_Entries with parts and joints_.

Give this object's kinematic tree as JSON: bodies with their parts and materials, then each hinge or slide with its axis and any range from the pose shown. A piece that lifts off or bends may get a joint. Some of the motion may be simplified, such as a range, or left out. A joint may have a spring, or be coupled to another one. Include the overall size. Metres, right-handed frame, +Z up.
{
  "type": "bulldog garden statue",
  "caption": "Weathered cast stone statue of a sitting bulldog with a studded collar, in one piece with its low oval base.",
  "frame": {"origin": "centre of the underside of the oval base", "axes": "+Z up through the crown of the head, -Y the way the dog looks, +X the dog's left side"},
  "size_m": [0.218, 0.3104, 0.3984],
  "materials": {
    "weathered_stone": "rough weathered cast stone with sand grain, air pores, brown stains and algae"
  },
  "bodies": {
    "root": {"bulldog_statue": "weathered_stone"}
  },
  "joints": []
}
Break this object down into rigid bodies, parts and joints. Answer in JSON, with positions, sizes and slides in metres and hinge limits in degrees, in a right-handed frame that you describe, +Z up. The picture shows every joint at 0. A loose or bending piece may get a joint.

_What you are asked to do_.
Exactly reproduce every record.

_Task solution_.
Give this object's kinematic tree as JSON: bodies with their parts and materials, then each hinge or slide with its axis and any range from the pose shown. A piece that lifts off or bends may get a joint. Some of the motion may be simplified, such as a range, or left out. A joint may have a spring, or be coupled to another one. Include the overall size. Metres, right-handed frame, +Z up.
{
  "type": "bulldog garden statue",
  "caption": "Weathered cast stone statue of a sitting bulldog with a studded collar, in one piece with its low oval base.",
  "frame": {"origin": "centre of the underside of the oval base", "axes": "+Z up through the crown of the head, -Y the way the dog looks, +X the dog's left side"},
  "size_m": [0.218, 0.3104, 0.3984],
  "materials": {
    "weathered_stone": "rough weathered cast stone with sand grain, air pores, brown stains and algae"
  },
  "bodies": {
    "root": {"bulldog_statue": "weathered_stone"}
  },
  "joints": []
}
Break this object down into rigid bodies, parts and joints. Answer in JSON, with positions, sizes and slides in metres and hinge limits in degrees, in a right-handed frame that you describe, +Z up. The picture shows every joint at 0. A loose or bending piece may get a joint.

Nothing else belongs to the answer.